Christoph Swonke, Analyst DZ Bank

"Das ist ein erster Lichtblick und vor allem auf die leicht gesunkenen Energiepreise zurückzuführen. Mit der einmaligen Übernahme der Gasabschlagszahlungen im Dezember sowie der Strom- und Gaspreisbremse ab Januar stehen Entlastungen an, die die Energiekosten weiter drosseln sollten. Allerdings haben viele Versorger für 2023 bereits höhere Preise angekündigt. Die politischen Maßnahmen werden deshalb nicht alles abfedern können. Auch bei Lebensmitteln bleibt der Preisdruck weiter sehr hoch. Ein nachhaltiger Rückgang der Inflation ist deshalb noch nicht in Sicht.

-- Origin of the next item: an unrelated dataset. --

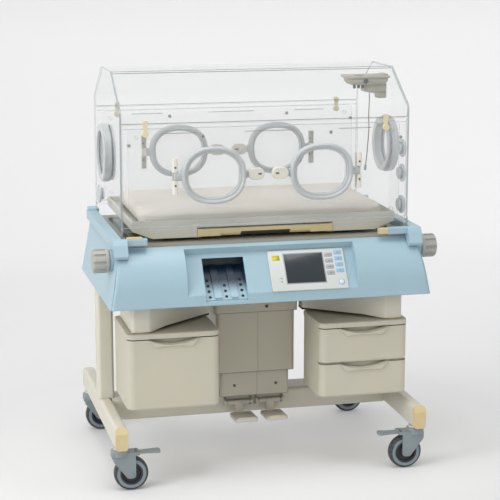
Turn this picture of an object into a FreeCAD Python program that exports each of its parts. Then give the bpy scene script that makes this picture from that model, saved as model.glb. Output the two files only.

Ob der Höhepunkt bereits erreicht ist, erfahren wir vermutlich im Januar."

Friedrich Heinemann, Ökonom beim Zentrum für Europäische Wirtschaftsforschung (ZEW)

"Die Beruhigung der Energiepreise auf sehr hohem Niveau bremst die Inflation jetzt etwas ab. Für eine Entwarnung besteht dennoch nicht der geringste Anlass. Die Rückkehr zur Preisstabilität gemäß dem Zwei-Prozent-Inflationsziel der Europäischen Zentralbank ist weit und breit nicht in Sicht. Die Inflationsdynamik hat neben der Energie längst fast alle anderen Güter und Dienstleistungen im Warenkorb erfasst. Auch wenn die aktuellen Lohnabschlüsse keinen vollen Ausgleich für die sehr hohe Inflation bieten, werden sie den Kostendruck der Unternehmen hoch halten und eine Rückkehr der Inflation in Richtung Zwei-Prozent-Marke im nächsten Jahr nicht erlauben."

Ralf Umlauf, Analyst Landesbank Hessen-Thüringen (Halaba)

"Die Inflationsrate ist gesunken und mit den rückläufigen Zahlen bei Erzeugerpreisen und Großhandelspreisen scheint die Teuerungswelle den Zenit erreicht zu haben. Unklar ist derweil, wie hoch die Preisüberwälzungen der Gas- und Stromversorger sein werden - und wie die Gas- und Strompreisbremsen im Dezember statistisch erfasst werden. Erfreulich ist, dass die Indikationen für die Kernteuerung in Deutschland ebenfalls auf einen Hochpunkt hinweisen."

Claus Vistesen, Chefvolkswirt für die Eurozone bei Pantheon Macroeconomics

"Mit Blick auf die Zukunft deuten Basiseffekte sowohl bei Öl als auch bei Gas auf einen deutlichen Rückgang der Inflation im Jahresvergleich hin, aber die höheren Gasgroßhandelspreise wirken sich erst mit einer langen Verzögerung auf die Strom- und Verbrauchergaspreise aus. Ein Rückgang der Temperaturen dürfte die Großhandelspreise wahrscheinlich in die Höhe treiben, da die Lagerbestände sinken. Deutschland ist noch nicht über den Berg."